Singer really is a country woman

Australian country singer Fanny Lumsden spends much of her time travelling to remote locations to perform. Photo: Supplied
Australian country singer Fanny Lumsden spends much of her time travelling to remote locations to perform. Photo: Supplied
Fanny Lumsden finds it ''hilarious'' that it is rare for a country singer to actually be from the country.

Unlike many of her counterparts, Ms Lumsden (30) is a true country girl, brought up on a sheep and cropping farm in western New South Wales.

Born Edwina Margaret Lumsden - she got the nickname Fanny at university and it stuck - she enjoyed a typical rural upbringing: riding horses and helping on the farm after school and during school holidays.

Keen on agriculture, she studied rural science at the University of New England in Armidale and ended up doing an honours degree in wool and sustainability in high fashion.

''Nothing to do with what I'm doing now,'' she laughs. ''I loved all the ag stuff but haven't really used it since.''

Always interested in music, it was towards the end of her tertiary studies that she started writing more music.

Once she finished her studies, she headed to Sydney where she formed a band and increasingly became more immersed in the music scene.

These days, Ms Lumsden and her musician partner Dan Stanley Freeman spend much of their time on the road touring.

They have driven 87,000km over the past 14 months, pulling a little, old caravan called Little Millie.

''Most of our life is spent driving or playing shows,'' Ms Lumsden said from Christchurch, where she was preparing for shows at Lyttelton and Akaroa.

Last week, she was in the South, playing with singer-songwriter Melody Moko at Sherwood in Queenstown on Thursday, Gin and Raspberry in Wanaka on Friday, and at a house concert in Omarama on Saturday.

Her debut record Small Town Big Shot was released in 2015 and it was around that time that ''everything changed''.

The album was crowdfunded. She had no idea how it was going to go but the response was ''unreal'', she said.

It debuted at No 6 on the ARIA chart and was nominated for best country album at the 2016 ARIA awards.

She was thrilled with a review from Rolling Stone magazine, that described her as ''a breath of fresh country air'', saying she differentiated herself from Australian country peers ''with her clear-eyed, unvarnished articulation of life in the bush as it is, rather than as it was''.

Ms Lumsden recently announced her sixth annual country halls tour, visiting remote rural communities throughout Australia.

Often, she and her band were playing in a hall ''in the middle of a paddock hundreds of kilometres from anywhere'' - and it was that aspect of touring that she loved.

She was passionate about taking music to those places. Not only was it an opportunity to see amazing parts of the country, but also to meet people and hear - and be inspired - by their stories, she said.

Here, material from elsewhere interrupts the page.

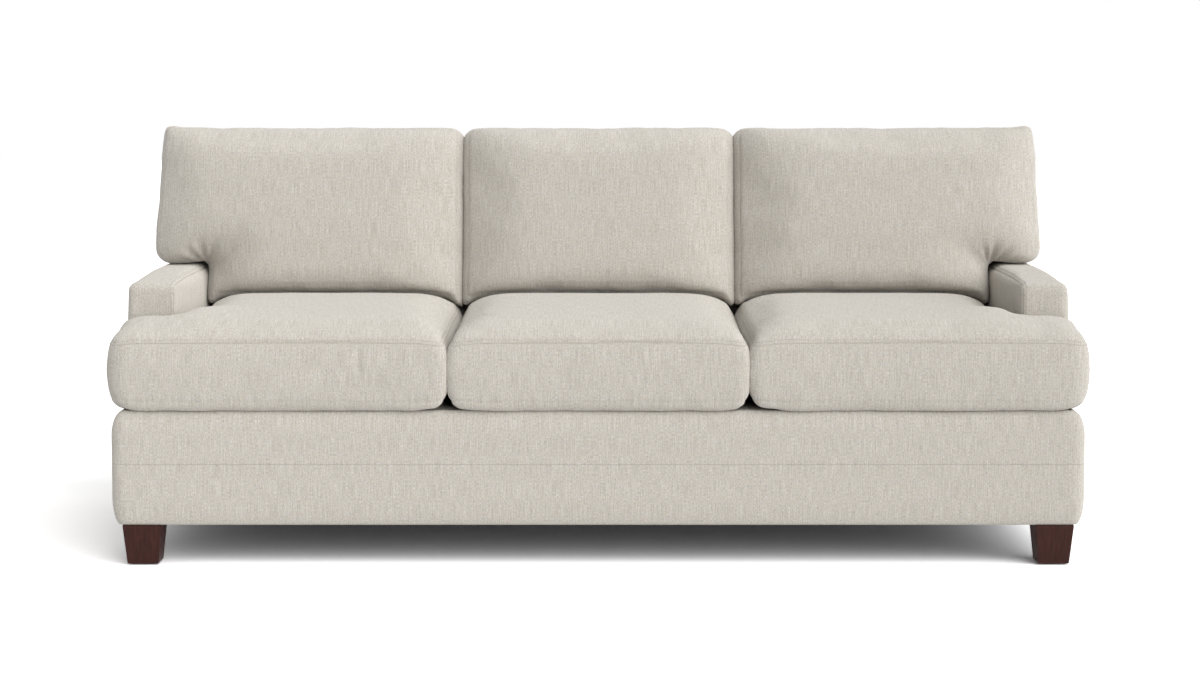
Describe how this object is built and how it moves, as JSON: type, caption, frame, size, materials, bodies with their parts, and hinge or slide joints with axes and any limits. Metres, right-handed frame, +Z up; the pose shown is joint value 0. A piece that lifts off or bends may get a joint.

Often, shows in those small communities were more successful than in larger centres, although her next tour included gigs in Sydney and Melbourne.

Life, she acknowledged, was crazy. It was tiring but also ''awesome''. Sometimes, like the 16-hour drive in one day, it was also a bit much.

''We don't sleep very much,'' she quipped.

But music was what she loved and there was a lot going on at the moment, including a new album coming out and starting her own record label.

As far as future plans, Ms Lumsden wanted to ''keep doing what we're doing''- ''just for it to be maybe not so mad'' - and keep writing music that she was proud of.

She hoped to tour in Canada, the United Kingdom and United States over the next couple of years.

In the meantime, she was looking forward to spending a few days in the middle of her first visit to New Zealand exploring the countryside.